A table can join to itself. Employee to manager relationships use self-joins.

SELECT
    e.employee_name AS employee,
    m.employee_name AS manager
FROM employees e
LEFT JOIN employees m ON e.manager_id = m.employee_id;

Self-joins require table aliases to distinguish the two instances. Without aliases, the database cannot know which copy of the table you mean.

The patterns go well beyond the manager-employee case. BOM structures explode subassemblies into individual parts. Social networks store friend relationships in the same table as user accounts. Comparing rows within a single table also needs self-joins: finding products launched in the same quarter, customers in the same postal code, employees hired on the same date.

The signal is simple: a column in a table points back to the primary key of that same table. manager_id pointing to employee_id is the textbook case, but the pattern covers any self-referential foreign key.

Pattern	Join Condition	Use Case
Employee-to-manager	`e.manager_id = m.employee_id`	Org charts, reporting chains
Bill of materials	`p.component_id = p.parent_id`	Product subassemblies, recipe ingredients
Network nodes	`n.source_id = n.target_id`	Graph traversal, friend connections
Row comparison	`a.category_id = b.category_id AND a.id <> b.id`	Finding duplicates, grouping alternatives
Sequential data	`a.created_at > b.created_at AND a.created_at < b.created_at + INTERVAL '1 day'`	Event windows, sessionization

Self-joins handle fixed relationships cleanly. Once you catch yourself writing the same join more than a few times to walk up a chain, switch to a recursive CTE instead.

Common Pitfalls

Duplicating rows accidentally happens when joining tables that have multiple matching rows. If one customer has five orders and you JOIN without aggregation, you get five rows, each showing the customer. This is not wrong, but it surprises beginners.

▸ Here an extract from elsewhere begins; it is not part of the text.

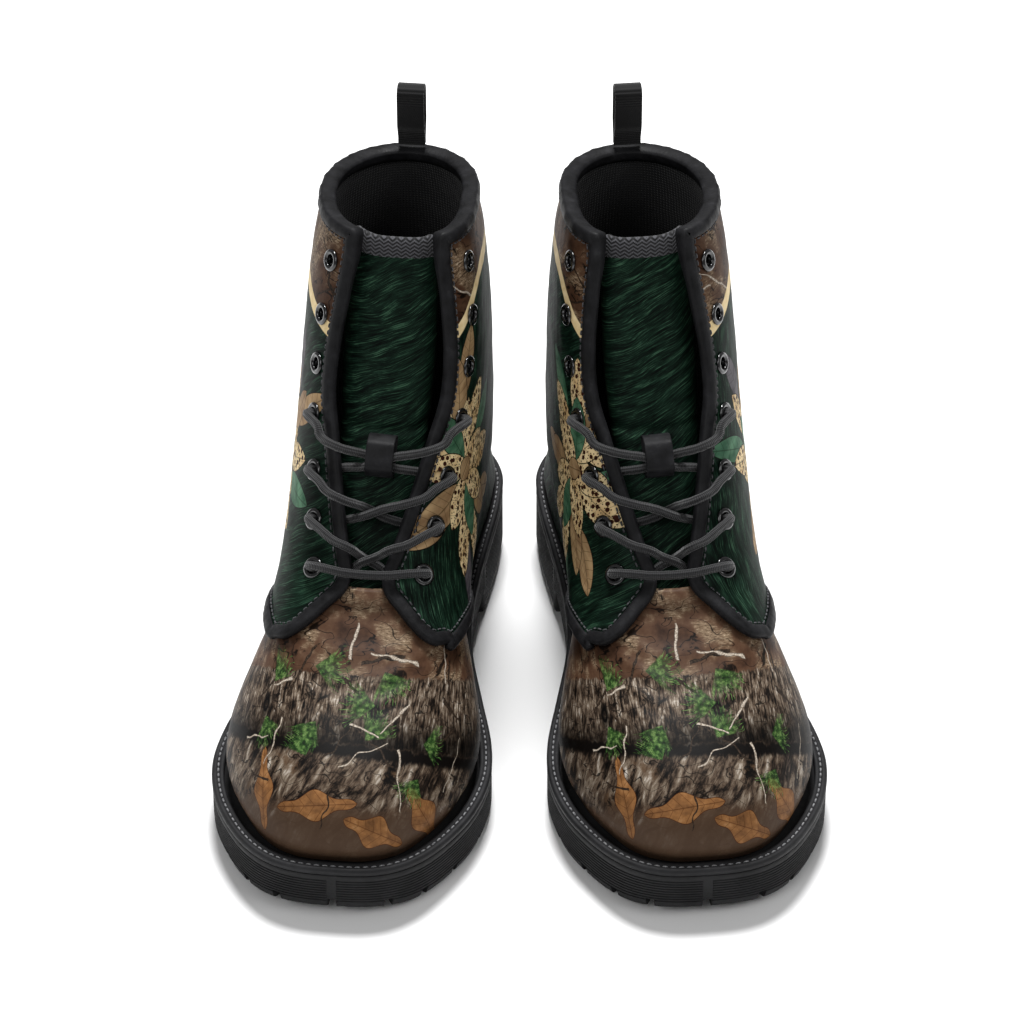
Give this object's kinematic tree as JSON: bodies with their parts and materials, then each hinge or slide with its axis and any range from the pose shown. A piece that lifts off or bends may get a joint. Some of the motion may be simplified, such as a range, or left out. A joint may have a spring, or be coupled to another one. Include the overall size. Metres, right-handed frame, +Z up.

Missing rows with INNER JOIN catches everyone. You write a LEFT JOIN but get fewer rows than expected. Check whether your ON clause is too restrictive or whether INNER would be more appropriate.

Using joins where subqueries suffice also trips people up. Sometimes a correlated subquery expresses the intent more clearly than a complex multi-way join. Simpler is usually better.

Join Type Trade-offs

Join Type	When to use	When to avoid	Performance
INNER JOIN	You only want matched rows from both tables	You need to see rows with no match	Generally fastest — smallest result set
LEFT JOIN	All left rows plus matches from right	You actually need only matched rows	Extra NULL handling overhead
RIGHT JOIN	All right rows plus matches from left	Most schemas make LEFT more natural	Rarely the right choice
FULL OUTER JOIN	You need all rows from both sides	Result set could be enormous	Most expensive — essentially LEFT + RIGHT
CROSS JOIN	You genuinely want all combinations	Accident — produces N×M rows	Fast conceptually but result grows fast

RIGHT JOIN almost always feels wrong in practice. Most schemas orient around the primary entity as the left side. If you find yourself reaching for RIGHT JOIN, flip the tables and use LEFT JOIN instead.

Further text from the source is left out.